In Kelly Air Systems, LLC v. Dorina Kohlun, (1st DCA March 16, 2022), the court noted that in applying this provision, decisions have simply restated the statutory language. The prior decisions never provided substantive guidance on the definition or interpretation of “exclusive personal use.” The court held that evaluating whether an employee has exclusive use should be in the context of the employee’s ability to use the transportation as if it were their personal property for the purpose of going to and coming from work. It does not require evaluating if the employee was able to use it for vacation or other types of travel. Inquiry should involve whether the employee must share the transportation with others such as an employer-provided carpool or if they must pick up fellow employees for going and coming from work. The question should be whether the transportation is available for the employee’s exclusive use for travel to and from work.

The court further evaluated the scope of the going and coming provision in relation to the traveling employee provision. This provision, Section 440.092(4), allows for compensability for employees while they are in travel status except for travel to and from work. The employee in this case was an air conditioning service technician that traveled to service calls. The judge of compensation had found that his injuries were compensable under this section because he was a “traveling employee.” The court clarified that the question was not whether he was a “traveling employee,” but rather whether he was in a “travel status” at the time of injury. It is not the type of employee, but it is the status of the employee at the time of injury.
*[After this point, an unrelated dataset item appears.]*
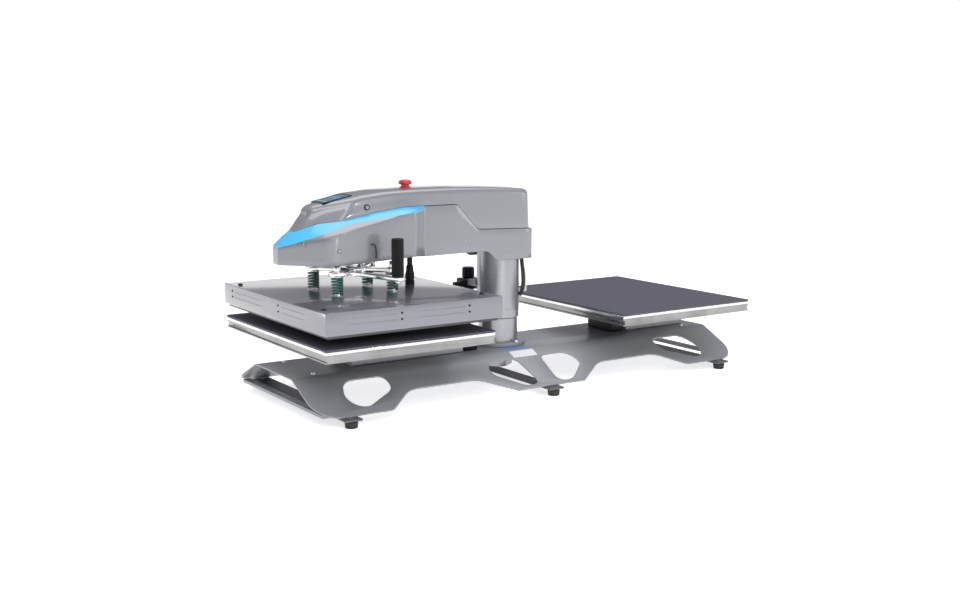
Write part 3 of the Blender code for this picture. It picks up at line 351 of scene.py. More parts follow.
def rounded(corners, segments=12):
    """A closed outline whose corners are (x, y, radius); a radius of 0 stays sharp."""
    points = []
    for index, (x, y, radius) in enumerate(corners):
        if radius == 0.0:
            points.append(Vector((x, y)))
        else:
            points += corner_arc(corners[index - 1][:2], (x, y), corners[(index + 1) % len(corners)][:2],
                                 radius, segments)
    return points


def rounded_panel(low, high, radius, segments=6):
    """A rectangular outline between two corners, with its own corners rounded."""
    return rounded([(low[0], low[1], radius), (high[0], low[1], radius), (high[0], high[1], radius),
                    (low[0], high[1], radius)], segments)


def copy_of(node, rounding, segments=2, angle=35.0):
    """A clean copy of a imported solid: welded, its flat faces made whole, its edges rounded."""
    source = NODES[node]
    thing = source.copy()
    thing.data = source.data.copy()
    thing.parent = None
    for key in [key for key in thing.keys() if key.startswith("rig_")]:
        del thing[key]
    bpy.context.scene.collection.objects.link(thing)
    in_edit(thing, "VERT")
    bpy.ops.mesh.remove_doubles(threshold=0.00001)
    bpy.ops.mesh.customdata_custom_splitnormals_clear()
    bpy.ops.mesh.dissolve_limited(angle_limit=math.radians(0.6))
    out_of_edit()
    if rounding > 0.0:
        eased(thing, rounding, segments, angle)
    return thing


def finish(thing, name, body, look, stands_for=(), smooth=32.0):
    """Name a piece, give it its finish, and hang it on its body."""
    set_down(thing)
    thing.name = name
    thing.data.name = name
    thing.data.materials.clear()
    thing.data.materials.append(look)
    for face in thing.data.polygons:
        face.material_index = 0
    activate(thing)
    bpy.ops.object.shade_smooth_by_angle(angle=math.radians(smooth))
    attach(thing, body)
    if stands_for:
        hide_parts(*stands_for)
    return thing


def dress(node, look, width=0.6 * MM, segments=2):
    """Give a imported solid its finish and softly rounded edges, and leave its mesh alone."""
    solid = NODES[node]
    for place in solid.material_slots:
        place.material = look
    weld = solid.modifiers.new("weld", "WELD")
    weld.merge_threshold = 0.00001
    flat = solid.modifiers.new("whole_faces", "DECIMATE")
    flat.decimate_type = "DISSOLVE"
    flat.angle_limit = math.radians(0.6)
    if width > 0.0:
        rim = solid.modifiers.new("edges", "BEVEL")
        rim.width = width
        rim.segments = segments
        rim.limit_method = "ANGLE"
        rim.angle_limit = math.radians(38)
    return solid


def round_box(node):
    """The low and high corners of an upright round piece, its centre in plan and its radius."""
    low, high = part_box(node)
    middle = (low + high) / 2
    return low, high, (middle.x, middle.y), (high.x - low.x) / 2


# ---------------------------------------------------------------- finishes
def colour_of(name):
    return tuple(getattr(bpy.context.scene.heat_press_colours, name))


def surface(name, colour, roughness, metallic=0.0, coat=0.0, coat_roughness=0.05, tint=0.05,
            tint_scale=14.0, spread=0.05, grain=(900.0, 900.0, 900.0), relief=0.01 * MM, detail=3.0,
            specular=0.5):
    """A finish with a slight drift of colour and gloss, and a fine grain in relief."""
    material = bpy.data.materials.get(name)
    if material:
        return material
    material = bpy.data.materials.new(name)
    material.use_nodes = True
    nodes = material.node_tree.nodes
    links = material.node_tree.links
    shader = nodes["Principled BSDF"]
    shader.inputs["Metallic"].default_value = metallic
    shader.inputs["Coat Weight"].default_value = coat
    shader.inputs["Coat Roughness"].default_value = coat_roughness
    shader.inputs["Specular IOR Level"].default_value = specular
    place = nodes.new("ShaderNodeTexCoord")

    drift = nodes.new("ShaderNodeTexNoise")
    drift.inputs["Scale"].default_value = tint_scale
    drift.inputs["Detail"].default_value = 4.0
    links.new(place.outputs["Object"], drift.inputs["Vector"])
    blend = nodes.new("ShaderNodeMix")
    blend.data_type = "RGBA"
    blend.inputs["A"].default_value = (*[c * (1.0 - tint) for c in colour], 1.0)
    blend.inputs["B"].default_value = (*[min(1.0, c * (1.0 + tint)) for c in colour], 1.0)
    links.new(drift.outputs["Fac"], blend.inputs["Factor"])
    links.new(blend.outputs["Result"], shader.inputs["Base Color"])

    stretch = nodes.new("ShaderNodeMapping")
    stretch.inputs["Scale"].default_value = grain
    links.new(place.outputs["Object"], stretch.inputs["Vector"])
    fine = nodes.new("ShaderNodeTexNoise")
    fine.inputs["Scale"].default_value = 1.0
    fine.inputs["Detail"].default_value = detail
    links.new(stretch.outputs["Vector"], fine.inputs["Vector"])
    gloss = nodes.new("ShaderNodeMapRange")
    gloss.inputs["To Min"].default_value = max(0.02, roughness - spread)
    gloss.inputs["To Max"].default_value = min(1.0, roughness + spread)
    links.new(fine.outputs["Fac"], gloss.inputs["Value"])
    links.new(gloss.outputs["Result"], shader.inputs["Roughness"])
    bump = nodes.new("ShaderNodeBump")
    bump.inputs["Strength"].default_value = 1.0
    bump.inputs["Distance"].default_value = relief
    links.new(fine.outputs["Fac"], bump.inputs["Height"])
    links.new(bump.outputs["Normal"], shader.inputs["Normal"])
    return material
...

Evaluating an employee’s “travel status” requires exploring when the employee’s work begins and ends. This will be a product of the employment agreement. Generally, “work” is the performance of an act or service in exchange for rumination (pay). Therefore, a critical inquiry with an employee whose work requires travel rather than a fixed workplace is whether the employee was receiving compensation at the time of the accident.

DISCLAIMER: Because of the generality of this update, the information provided herein may not be applicable in all situations and should not be acted upon without specific legal advice based on particular situations.